The USCIS explains that the targeted site visits will allow it to focus its resources where fraud and abuse of the H1B program are most likely to occur. However, despite the targeted site visit initiative, the USCIS will continue to make random and unannounced visits to all H1B employers across the country. This means that employers who are not described in the priorities for targeted site visits will still be subject to random site visits. Such visits may occur before and after an H1B petition is adjudicated.

Promoting Transparency in the H1B Program

The USCIS announced that after the H1B cap filing season for fiscal year 2018 concludes, it will publish a report on H1B petitions submitted in fiscal year 2018 “along with data about the petitions.” The USCIS also plans “to create a web-based, searchable platform for the public to better understand how H-1B visas are being used.”

Conclusion

The most noteworthy aspect of the USCIS's announcement is its plan to focus site visits on employers where H1B fraud is “most likely to occur.” This means that H1B-dependent employers and H1B employers who employ H1B workers offsite should be prepared for random and unannounced USCIS inspections. Additionally, the USCIS was careful to note that the targeted inspection program does not mean that non-targeted employers will be exempt from the random and unannounced inspections.

The new USCIS initiative in no way changes the obligation that each and every H1B employer has to carefully follow the rules of the H1B program. This includes fulfilling the terms described in the LCA and notifying the USCIS with regard to any changes that may affect the approval of the petition. When in doubt, an employer should consult with an experienced immigration attorney for guidance.

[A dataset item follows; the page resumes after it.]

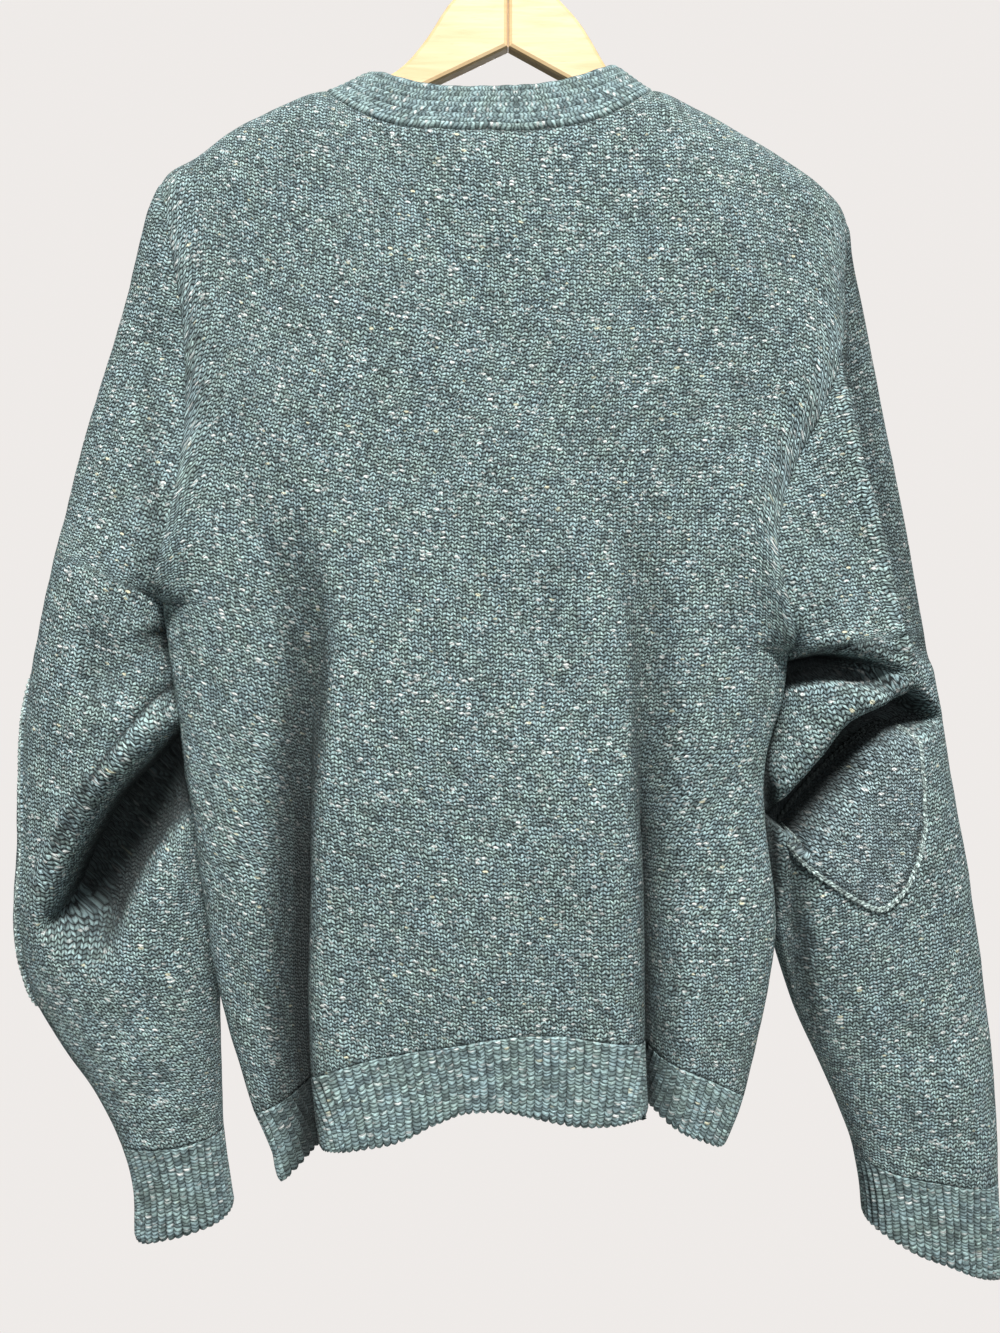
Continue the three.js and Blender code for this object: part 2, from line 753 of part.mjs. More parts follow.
function place(name, geometry, material) {
  const mesh = new THREE.Mesh(geometry, material);
  mesh.name = name;
  part.add(mesh);
}

for (const [name, piece] of Object.entries(cloth)) {
  place(name, wall(piece, piece.points.map(normalAt)), /rib|cuff|band/.test(name) ? ribKnit : knit);
}
place("elbow_patch_left", patchWall(leftSleeve, leftSleeveFolds, leftPatch), patchKnit);
place("elbow_patch_right", patchWall(rightSleeve, rightSleeveFolds, rightPatch), patchKnit);
place("hanger_arm_left", armGeometry(leftArm), wood);
place("hanger_arm_right", armGeometry(rightArm), wood);
place("hanger_hook", hookGeometry(), steel);

export default part;
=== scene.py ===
import math

import bpy
import numpy as np
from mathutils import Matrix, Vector


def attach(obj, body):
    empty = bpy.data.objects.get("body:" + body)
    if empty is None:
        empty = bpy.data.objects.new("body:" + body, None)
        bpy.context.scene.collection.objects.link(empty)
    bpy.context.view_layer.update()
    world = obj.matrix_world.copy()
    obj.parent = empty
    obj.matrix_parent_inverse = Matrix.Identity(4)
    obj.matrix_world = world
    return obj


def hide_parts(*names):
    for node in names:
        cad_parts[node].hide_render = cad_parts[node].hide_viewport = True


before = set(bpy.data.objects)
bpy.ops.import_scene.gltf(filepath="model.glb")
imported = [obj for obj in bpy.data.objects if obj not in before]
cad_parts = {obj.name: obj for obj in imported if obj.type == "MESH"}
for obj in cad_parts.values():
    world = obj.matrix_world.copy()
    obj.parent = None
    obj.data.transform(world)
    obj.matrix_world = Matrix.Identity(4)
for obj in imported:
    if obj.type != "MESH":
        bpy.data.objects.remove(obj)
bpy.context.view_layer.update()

# A heavy wool sweater hung by its shoulders on a wooden hanger, seen from the back.
# The cloth is worked out in millimetres and made in metres. "x" runs to the viewer's right, "y"
# towards the sweater's front, and a "drop" is a distance below the rail. Every knitted piece is a
# grid of points in rows w (0 at the shoulder, 1 at the underarm, 2 where the ribbing starts and
# RIB_END at its free edge) and columns, as its solid is, but far finer and with all its creases.

MM = 0.001

WALL = 3.0  # thickness of the knit
RIB_END = 2.2
SHOULDER_ROUNDING = 30.0
BODY_SQUARENESS = 4.2
SLEEVE_SQUARENESS = 0.88
SIDE_REACH = 12.0

NECK_LEFT = (-120.0, 149.5)  # x, drop
NECK_RIGHT = (95.0, 149.0)
NECK_JOIN_X = 6.0
NECK_DIP = 35.0
V_POINT = (-12.0, 385.0)
BAND_INNER_LEFT = (-90.0, 136.0)
BAND_INNER_RIGHT = (71.0, 132.0)
BAND_DIP = 20.0
BAND_LEAN = 24.0
BAND_V_DROP = V_POINT[1] - 74

WALE = 4.0  # width of a column of stitches
COURSE = 2.5  # height of a row of stitches
RIB_PITCH = 5.1
RIB_DEPTH = 2.2
COLUMNS_A_RIB = 8  # of the mesh
SEAM_REACH = 2.4  # how far from a sewn edge the cloth is drawn in
SEAM_SHADE_REACH = 1.7  # how far from a sewn edge shade is painted into its groove
LINE_REACH = 2.3  # half the width of the line of shade painted in a sharp furrow
ARMHOLE_SEAM = (0.5, 0.12)  # how far it is drawn in, and how much shade is painted along it
NECK_SEAM = (1.6, 0.8)  # the same for the back neckline, for the line where the ribs start, and
RIB_START = (0.1, 0.0)  # for the neckband's seam, its join at the back and its free edge
BAND_SEAM, BAND_JOIN, BAND_EDGE = (1.8, 0.9), (0.8, 0.4), (1.0, 0.0)
PATCH_RISE = 2.6  # of a patch's middle surface above its sleeve's
PATCH_WALL = 2.0

LIP_PLACE, LIP_REACH = 2.3, 1.4  # of a fold's lip, in widths of its steep bank
OVERHANG_PLACE, OVERHANG_REACH = 1.25, 1.1  # and of the cloth that hangs over it
FOLD_START = 15.0  # how far in from the cloth's side its folds reach their full depth
SHADE_START = 5.0  # and their full painted shade
FOLD_LIMIT = 1.5  # their greatest depth, in distances from the middle plane
DEEP_FOLD = 40.0  # folds from this depth on have cloth of their own on their steep bank
BANK_SHARE = 0.55  # how much of that depth is cloth on the bank
FLOOR_SHARE = 0.42  # and over which share of the gentle side it runs out again
NECK_CURVE = 3.2  # how squarely the back neckline dips
CHEST_ROW, UPPER_ARM_ROW, MID_RIB_ROW = 1.45, 1.2, 2.1  # rows in which the columns are even
ROW_SAMPLES = 1200  # places at which such a row's length is measured


# ---------------------------------------------------------------- small helpers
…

The USCIS also created an email address specifically designed for reporting H1B fraud and abuse. If an H1B employee suspects fraud or abuse on the part of his or her employer, or if he or she is the victim of said fraud or abuse, the H1B employee should consult with an experienced immigration attorney for guidance. An attorney will be able to assess the situation and, if necessary, help ensure that the interests of the H1B employee are protected.